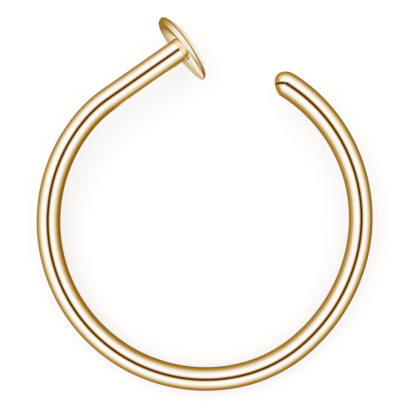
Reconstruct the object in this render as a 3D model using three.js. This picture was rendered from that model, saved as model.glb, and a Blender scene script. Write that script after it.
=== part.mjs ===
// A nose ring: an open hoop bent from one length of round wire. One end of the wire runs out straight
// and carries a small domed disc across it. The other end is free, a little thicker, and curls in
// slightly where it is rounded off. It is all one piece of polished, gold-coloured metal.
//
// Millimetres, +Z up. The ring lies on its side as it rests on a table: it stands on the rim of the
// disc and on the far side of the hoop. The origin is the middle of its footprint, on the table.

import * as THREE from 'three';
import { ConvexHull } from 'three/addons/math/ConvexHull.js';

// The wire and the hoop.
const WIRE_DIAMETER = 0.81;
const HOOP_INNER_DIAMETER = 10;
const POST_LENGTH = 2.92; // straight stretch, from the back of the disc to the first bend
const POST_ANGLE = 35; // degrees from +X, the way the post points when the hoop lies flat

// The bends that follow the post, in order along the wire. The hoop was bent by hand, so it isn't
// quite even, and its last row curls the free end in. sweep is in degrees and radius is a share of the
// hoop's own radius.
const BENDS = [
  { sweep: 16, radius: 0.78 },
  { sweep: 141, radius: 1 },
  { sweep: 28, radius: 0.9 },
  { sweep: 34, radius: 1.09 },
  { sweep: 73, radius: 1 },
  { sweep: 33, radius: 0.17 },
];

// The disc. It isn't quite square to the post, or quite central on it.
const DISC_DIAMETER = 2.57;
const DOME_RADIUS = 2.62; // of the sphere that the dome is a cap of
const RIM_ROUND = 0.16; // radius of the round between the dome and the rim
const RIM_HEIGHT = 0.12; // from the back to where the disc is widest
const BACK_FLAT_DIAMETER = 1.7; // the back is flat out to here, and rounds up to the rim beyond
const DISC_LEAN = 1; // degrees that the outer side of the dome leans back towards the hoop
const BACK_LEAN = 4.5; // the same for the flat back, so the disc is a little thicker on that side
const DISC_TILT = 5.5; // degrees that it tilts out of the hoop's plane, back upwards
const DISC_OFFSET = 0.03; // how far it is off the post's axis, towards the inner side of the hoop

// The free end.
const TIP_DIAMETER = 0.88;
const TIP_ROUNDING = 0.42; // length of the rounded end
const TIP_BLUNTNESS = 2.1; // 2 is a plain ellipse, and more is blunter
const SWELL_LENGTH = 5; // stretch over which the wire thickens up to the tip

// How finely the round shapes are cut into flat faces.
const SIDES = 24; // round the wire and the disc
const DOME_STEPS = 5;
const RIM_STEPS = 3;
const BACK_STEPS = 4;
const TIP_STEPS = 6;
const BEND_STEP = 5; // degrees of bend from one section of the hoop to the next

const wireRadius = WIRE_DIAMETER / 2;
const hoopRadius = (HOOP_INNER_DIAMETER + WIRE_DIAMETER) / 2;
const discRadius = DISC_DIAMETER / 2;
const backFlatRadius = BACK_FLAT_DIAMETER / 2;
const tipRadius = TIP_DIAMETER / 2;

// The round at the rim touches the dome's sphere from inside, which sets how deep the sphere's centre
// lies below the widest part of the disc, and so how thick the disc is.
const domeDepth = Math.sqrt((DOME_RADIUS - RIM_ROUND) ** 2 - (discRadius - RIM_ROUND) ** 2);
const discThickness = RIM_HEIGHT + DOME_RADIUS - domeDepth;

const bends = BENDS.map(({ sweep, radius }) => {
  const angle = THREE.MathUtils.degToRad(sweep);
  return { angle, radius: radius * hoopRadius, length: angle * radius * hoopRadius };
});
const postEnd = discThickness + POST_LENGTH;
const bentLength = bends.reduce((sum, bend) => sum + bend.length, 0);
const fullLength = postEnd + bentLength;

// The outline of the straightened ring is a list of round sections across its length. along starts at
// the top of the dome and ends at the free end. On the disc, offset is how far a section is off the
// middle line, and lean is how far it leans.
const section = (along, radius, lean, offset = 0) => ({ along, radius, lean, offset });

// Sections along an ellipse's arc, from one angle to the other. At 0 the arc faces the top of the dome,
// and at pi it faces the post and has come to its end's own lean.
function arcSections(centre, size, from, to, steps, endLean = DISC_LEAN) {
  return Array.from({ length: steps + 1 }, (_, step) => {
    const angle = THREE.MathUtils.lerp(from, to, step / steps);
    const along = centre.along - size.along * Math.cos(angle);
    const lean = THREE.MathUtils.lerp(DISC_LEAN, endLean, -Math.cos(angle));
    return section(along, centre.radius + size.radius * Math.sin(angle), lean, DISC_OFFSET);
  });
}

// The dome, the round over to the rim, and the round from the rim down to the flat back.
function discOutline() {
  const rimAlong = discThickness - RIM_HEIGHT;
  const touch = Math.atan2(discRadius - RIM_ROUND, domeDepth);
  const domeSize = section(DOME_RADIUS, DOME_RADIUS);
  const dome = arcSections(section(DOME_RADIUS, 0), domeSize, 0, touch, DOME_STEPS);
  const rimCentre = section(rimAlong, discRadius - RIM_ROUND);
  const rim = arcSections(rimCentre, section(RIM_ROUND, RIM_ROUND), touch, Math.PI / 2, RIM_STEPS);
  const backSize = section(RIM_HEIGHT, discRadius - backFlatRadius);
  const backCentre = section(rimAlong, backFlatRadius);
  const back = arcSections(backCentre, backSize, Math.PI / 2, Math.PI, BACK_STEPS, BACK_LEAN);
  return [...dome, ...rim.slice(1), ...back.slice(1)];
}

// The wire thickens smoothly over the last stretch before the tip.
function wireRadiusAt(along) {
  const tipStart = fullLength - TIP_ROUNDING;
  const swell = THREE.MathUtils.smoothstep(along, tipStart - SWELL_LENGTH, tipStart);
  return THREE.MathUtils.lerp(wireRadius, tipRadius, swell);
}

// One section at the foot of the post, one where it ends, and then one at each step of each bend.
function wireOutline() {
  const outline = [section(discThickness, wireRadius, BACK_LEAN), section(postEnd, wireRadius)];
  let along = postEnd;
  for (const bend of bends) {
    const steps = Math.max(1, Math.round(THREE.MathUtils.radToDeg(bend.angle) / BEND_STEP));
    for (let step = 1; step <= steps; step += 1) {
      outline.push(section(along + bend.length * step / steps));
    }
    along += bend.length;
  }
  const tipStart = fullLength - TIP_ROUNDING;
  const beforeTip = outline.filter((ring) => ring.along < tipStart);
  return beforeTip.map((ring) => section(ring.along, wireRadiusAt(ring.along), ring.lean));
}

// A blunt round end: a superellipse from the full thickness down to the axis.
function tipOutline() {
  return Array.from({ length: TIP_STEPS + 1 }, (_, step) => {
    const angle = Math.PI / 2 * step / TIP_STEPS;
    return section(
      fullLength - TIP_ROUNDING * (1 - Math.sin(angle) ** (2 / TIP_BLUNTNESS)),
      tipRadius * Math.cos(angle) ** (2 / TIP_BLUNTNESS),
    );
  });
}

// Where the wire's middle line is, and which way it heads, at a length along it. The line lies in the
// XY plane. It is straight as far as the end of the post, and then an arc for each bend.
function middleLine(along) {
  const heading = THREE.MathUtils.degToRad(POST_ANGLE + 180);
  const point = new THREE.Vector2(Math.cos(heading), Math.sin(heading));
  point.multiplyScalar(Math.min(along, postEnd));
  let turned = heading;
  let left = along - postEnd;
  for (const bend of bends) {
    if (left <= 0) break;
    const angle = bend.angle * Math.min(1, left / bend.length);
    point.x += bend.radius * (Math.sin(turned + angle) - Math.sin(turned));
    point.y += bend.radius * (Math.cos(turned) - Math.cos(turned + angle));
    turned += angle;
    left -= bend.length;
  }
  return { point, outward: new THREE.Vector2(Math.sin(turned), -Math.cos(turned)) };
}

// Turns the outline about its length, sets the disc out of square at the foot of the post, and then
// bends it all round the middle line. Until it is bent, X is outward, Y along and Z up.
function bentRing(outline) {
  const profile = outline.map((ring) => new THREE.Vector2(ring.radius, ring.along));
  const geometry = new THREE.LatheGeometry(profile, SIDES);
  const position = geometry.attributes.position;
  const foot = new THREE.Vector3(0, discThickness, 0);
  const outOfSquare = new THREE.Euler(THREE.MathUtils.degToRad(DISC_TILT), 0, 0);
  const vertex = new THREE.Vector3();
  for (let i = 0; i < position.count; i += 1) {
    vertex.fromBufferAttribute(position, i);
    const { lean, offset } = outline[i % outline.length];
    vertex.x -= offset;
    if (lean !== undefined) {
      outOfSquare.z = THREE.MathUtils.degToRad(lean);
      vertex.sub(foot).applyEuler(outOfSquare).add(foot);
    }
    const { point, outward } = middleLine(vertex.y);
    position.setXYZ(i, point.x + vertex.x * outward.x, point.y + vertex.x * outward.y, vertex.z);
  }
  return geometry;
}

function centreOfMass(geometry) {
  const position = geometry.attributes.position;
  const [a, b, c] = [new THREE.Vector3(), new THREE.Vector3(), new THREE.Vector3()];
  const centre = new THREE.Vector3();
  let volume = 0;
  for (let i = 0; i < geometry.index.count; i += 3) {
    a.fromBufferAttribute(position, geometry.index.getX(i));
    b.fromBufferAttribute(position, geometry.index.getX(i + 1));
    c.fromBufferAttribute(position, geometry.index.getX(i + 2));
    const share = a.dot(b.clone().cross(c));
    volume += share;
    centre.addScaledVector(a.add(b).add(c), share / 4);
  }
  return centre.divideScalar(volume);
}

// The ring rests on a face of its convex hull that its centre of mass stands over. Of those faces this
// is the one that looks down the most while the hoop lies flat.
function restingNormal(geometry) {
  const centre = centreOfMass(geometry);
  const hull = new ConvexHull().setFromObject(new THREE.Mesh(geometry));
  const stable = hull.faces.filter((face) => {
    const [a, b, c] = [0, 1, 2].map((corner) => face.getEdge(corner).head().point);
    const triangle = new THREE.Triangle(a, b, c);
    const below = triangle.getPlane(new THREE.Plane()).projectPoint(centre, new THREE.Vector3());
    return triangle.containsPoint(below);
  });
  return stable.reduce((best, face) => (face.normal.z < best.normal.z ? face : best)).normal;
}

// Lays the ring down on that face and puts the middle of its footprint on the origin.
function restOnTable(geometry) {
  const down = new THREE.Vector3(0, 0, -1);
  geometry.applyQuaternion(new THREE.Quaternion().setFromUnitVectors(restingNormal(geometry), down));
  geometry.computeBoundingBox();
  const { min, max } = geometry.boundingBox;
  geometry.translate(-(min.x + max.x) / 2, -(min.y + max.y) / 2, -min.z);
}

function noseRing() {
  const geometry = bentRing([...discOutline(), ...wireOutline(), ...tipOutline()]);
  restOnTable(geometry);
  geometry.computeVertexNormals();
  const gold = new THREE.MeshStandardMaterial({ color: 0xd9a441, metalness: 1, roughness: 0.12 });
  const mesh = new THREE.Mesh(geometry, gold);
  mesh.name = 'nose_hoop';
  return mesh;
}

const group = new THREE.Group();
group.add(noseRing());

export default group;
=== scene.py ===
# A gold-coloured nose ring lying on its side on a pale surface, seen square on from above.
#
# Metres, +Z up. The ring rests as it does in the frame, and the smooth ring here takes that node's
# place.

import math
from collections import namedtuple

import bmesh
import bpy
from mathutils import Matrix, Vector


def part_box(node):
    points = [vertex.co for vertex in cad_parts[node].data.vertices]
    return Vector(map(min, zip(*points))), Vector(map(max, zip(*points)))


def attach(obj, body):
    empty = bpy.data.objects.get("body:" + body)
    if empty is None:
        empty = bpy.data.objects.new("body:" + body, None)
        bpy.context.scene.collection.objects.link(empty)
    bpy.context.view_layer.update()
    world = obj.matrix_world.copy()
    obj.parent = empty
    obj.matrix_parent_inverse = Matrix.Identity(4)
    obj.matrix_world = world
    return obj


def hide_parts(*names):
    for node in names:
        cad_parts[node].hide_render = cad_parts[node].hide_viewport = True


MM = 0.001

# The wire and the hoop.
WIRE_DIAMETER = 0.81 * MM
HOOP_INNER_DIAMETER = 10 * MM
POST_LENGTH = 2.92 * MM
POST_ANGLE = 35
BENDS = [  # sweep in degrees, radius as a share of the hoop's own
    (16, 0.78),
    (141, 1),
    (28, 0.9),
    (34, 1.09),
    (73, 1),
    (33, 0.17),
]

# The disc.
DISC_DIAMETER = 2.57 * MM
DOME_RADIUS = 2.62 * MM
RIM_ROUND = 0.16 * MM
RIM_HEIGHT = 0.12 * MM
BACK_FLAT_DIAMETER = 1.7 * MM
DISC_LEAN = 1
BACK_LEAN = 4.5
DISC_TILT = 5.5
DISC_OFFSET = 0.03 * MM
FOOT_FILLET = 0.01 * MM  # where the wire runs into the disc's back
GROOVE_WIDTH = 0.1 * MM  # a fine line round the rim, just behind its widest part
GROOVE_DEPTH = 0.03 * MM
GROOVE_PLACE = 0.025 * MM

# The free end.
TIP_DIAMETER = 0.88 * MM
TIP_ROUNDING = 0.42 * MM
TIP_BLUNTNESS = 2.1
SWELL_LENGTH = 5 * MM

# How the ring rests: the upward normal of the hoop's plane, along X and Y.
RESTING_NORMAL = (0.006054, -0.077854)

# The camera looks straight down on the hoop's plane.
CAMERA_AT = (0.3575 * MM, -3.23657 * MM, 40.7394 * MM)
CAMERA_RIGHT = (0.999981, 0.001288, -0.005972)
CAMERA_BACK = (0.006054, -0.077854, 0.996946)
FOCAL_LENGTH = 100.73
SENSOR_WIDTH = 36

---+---

**What to work on**
Return exactly the opening lines of the listing above, ending with the line that has "const POST_ANGLE = 35;".

**Answer to the task**
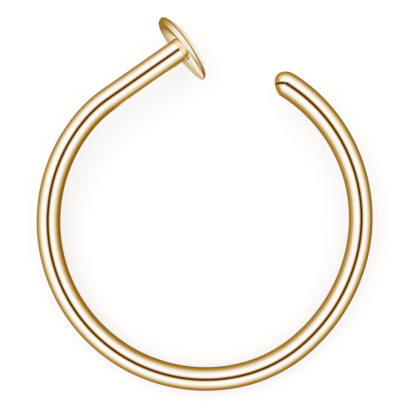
Reconstruct the object in this render as a 3D model using three.js. This picture was rendered from that model, saved as model.glb, and a Blender scene script. Write that script after it.
=== part.mjs ===
// A nose ring: an open hoop bent from one length of round wire. One end of the wire runs out straight
// and carries a small domed disc across it. The other end is free, a little thicker, and curls in
// slightly where it is rounded off. It is all one piece of polished, gold-coloured metal.
//
// Millimetres, +Z up. The ring lies on its side as it rests on a table: it stands on the rim of the
// disc and on the far side of the hoop. The origin is the middle of its footprint, on the table.

import * as THREE from 'three';
import { ConvexHull } from 'three/addons/math/ConvexHull.js';

// The wire and the hoop.
const WIRE_DIAMETER = 0.81;
const HOOP_INNER_DIAMETER = 10;
const POST_LENGTH = 2.92; // straight stretch, from the back of the disc to the first bend
const POST_ANGLE = 35; // degrees from +X, the way the post points when the hoop lies flat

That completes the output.